Key takeaways
- SEC Regulation S-P amendments require covered financial firms to prepare for more formal incident response and customer information protection obligations.
- FINRA notes smaller entities must comply with the amendments by June 3, 2026.
- Financial IT teams should test customer-data incident workflows before exam or breach pressure exposes gaps.
Original source
SECFinancial IT teams are entering a decisive window for SEC Regulation S-P readiness. The SEC’s compliance outreach program has been helping investment advisers, broker-dealers, and transfer agents prepare for amendments adopted in 2024 to enhance customer information protection.1
FINRA’s 2026 cybersecurity guidance notes that smaller entities must comply with the amendments by June 3, 2026.2 That date matters because incident response procedures, notification decisions, vendor evidence, and customer-data inventories are not easy to build under pressure.
What the amendment signal means
Regulation S-P has long required written policies and procedures for administrative, technical, and physical safeguards protecting customer information.2 The amended direction increases the operational burden around incident response and information protection.
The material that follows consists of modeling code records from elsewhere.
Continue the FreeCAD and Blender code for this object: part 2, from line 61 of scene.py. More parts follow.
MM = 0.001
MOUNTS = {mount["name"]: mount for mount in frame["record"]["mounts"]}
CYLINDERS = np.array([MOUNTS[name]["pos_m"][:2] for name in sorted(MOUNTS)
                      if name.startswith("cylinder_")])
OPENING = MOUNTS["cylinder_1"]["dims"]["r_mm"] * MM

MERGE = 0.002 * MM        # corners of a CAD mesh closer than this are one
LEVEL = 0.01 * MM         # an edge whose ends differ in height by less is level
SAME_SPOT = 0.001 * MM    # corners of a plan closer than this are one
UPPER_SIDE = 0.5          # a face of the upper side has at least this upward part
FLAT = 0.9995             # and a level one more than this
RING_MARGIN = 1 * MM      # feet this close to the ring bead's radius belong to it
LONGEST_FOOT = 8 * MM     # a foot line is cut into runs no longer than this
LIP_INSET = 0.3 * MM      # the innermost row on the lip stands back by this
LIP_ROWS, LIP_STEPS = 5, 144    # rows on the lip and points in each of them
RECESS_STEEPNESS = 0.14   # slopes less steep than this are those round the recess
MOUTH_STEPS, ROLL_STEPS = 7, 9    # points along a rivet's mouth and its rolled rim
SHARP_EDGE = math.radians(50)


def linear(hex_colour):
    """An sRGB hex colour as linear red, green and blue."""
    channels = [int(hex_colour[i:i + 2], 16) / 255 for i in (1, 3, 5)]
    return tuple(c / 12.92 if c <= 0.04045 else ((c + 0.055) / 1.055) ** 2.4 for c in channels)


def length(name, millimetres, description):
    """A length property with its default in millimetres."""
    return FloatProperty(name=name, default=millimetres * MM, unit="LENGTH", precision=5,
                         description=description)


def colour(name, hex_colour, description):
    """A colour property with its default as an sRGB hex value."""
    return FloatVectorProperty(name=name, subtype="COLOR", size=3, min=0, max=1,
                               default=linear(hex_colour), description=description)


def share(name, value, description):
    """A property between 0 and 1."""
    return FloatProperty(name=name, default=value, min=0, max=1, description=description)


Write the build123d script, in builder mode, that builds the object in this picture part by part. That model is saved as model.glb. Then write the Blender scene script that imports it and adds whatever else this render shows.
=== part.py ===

For financial firms, the issue is not just whether a policy exists. The issue is whether the firm can identify customer information exposure, coordinate legal and compliance review, contact vendors, preserve evidence, and make notification decisions inside a repeatable process.
Why IT owns part of the compliance timeline
Customer information lives across systems: portfolio platforms, CRMs, document repositories, email, cloud storage, archiving, endpoint devices, third-party portals, and backup environments. Compliance teams cannot assess exposure if IT cannot quickly define where data lives and who accessed it.
That makes the IT inventory a compliance dependency. So are logging retention, identity governance, privileged access, endpoint telemetry, vendor access records, and incident ticket quality.
Datapath perspective
Financial firms should use the Regulation S-P timeline to run a tabletop exercise around customer information exposure. Pick a realistic scenario: compromised email account, vendor portal breach, endpoint theft, cloud folder misconfiguration, or ransomware against a document system.
Then test the workflow. Can the firm identify affected systems? Can it determine whether customer information was accessed or acquired? Are vendors contractually required to notify the firm quickly? Does leadership know who approves customer communication?
What to do next
Build a Regulation S-P readiness packet with:
- customer information system inventory
- incident response plan and notification decision tree
- vendor contact and escalation list
- logging and evidence retention map
- tabletop results and remediation actions
- board or leadership reporting cadence
The firms that handle the compliance date best will be the ones that translate the rule into operational muscle before the first real incident.